C’est du moins l’explication qui avait le plus circulé, sans que les autorités aient jugé nécessaire d’y apporter quelque démenti. Une hypothèse d’autant plus prospère que, quelques jours avant, le ministre de la Communication, avait effectué une sortie étonnante, dans un communiqué au ton musclé. Le professeur Jacques Fame Ndongo, entre rappels des textes en vigueur et mise en garde à l’endroit de la presse, avait constaté que, «depuis un certain temps, quelques organes d’information écrite ou radiophonique nationaux dérogent de manière répétitive et intentionnelle aux sacro-saints principes universels de la profession en s’immisçant intempestivement dans la vie privée des citoyens, fussent-ils des corps constitués, en dépit des normes légales, réglementaires ou professionnelles et des fréquentes mises en garde du ministre de la Communication». Avant de se faire plus menaçant: «La liberté de presse est une liberté fondamentale et une liberté publique garantie par la constitution et la République. En tant que telle, elle ne peut valablement être exercée que dans le respect des droits et libertés d’autrui qui sont des attributs imprescriptibles et inaliénables de toute société démocratique. Quiconque en abuse doit s’attendre à être poursuivi, à tout moment, soit par la victime, soit d’office, par l’Etat agissant pour le compte de la collectivité».
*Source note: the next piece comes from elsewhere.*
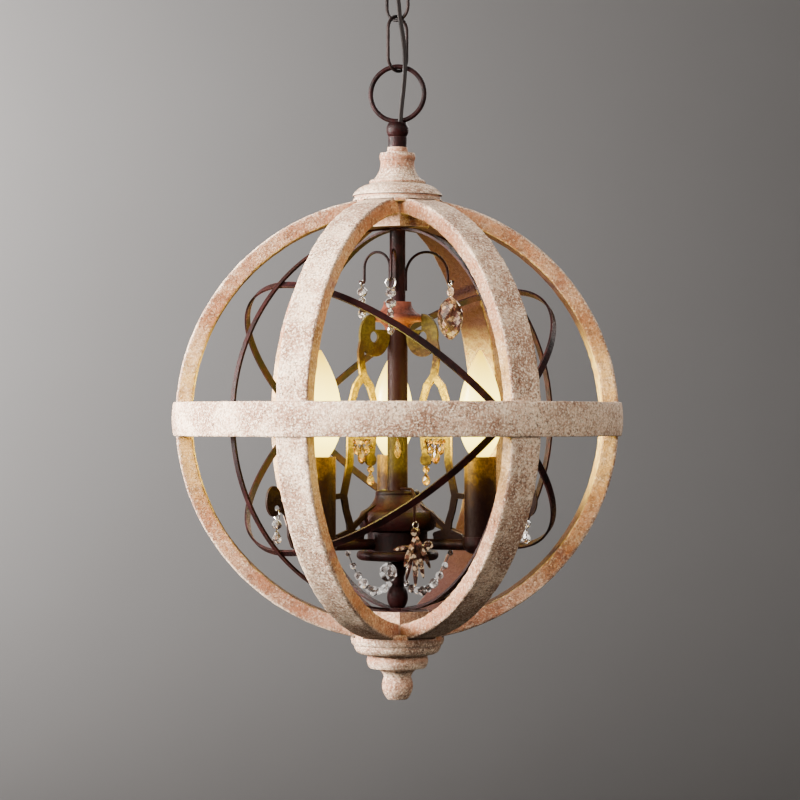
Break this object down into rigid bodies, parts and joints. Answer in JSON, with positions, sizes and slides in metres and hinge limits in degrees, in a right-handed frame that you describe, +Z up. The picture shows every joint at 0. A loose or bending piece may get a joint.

Cette sortie avait été diversement appréciée. Certains saluaient une réaction depuis longtemps attendue même s’ils étaient soupçonnés de profiter de cette mise en garde pour faire oublier les frasques étalées dans les colonnes des journaux. D’autres redoutaient qu’on en arrive, plus tard, à bâillonner une presse, dont beaucoup conviennent au demeurant, que certains titres n’ont pas brillé ces derniers temps, par leur rigueur dans le traitement de l’information. Et depuis, les médias ont le sentiment qu’une épée de Damoclès est suspendue au-dessus d’eux.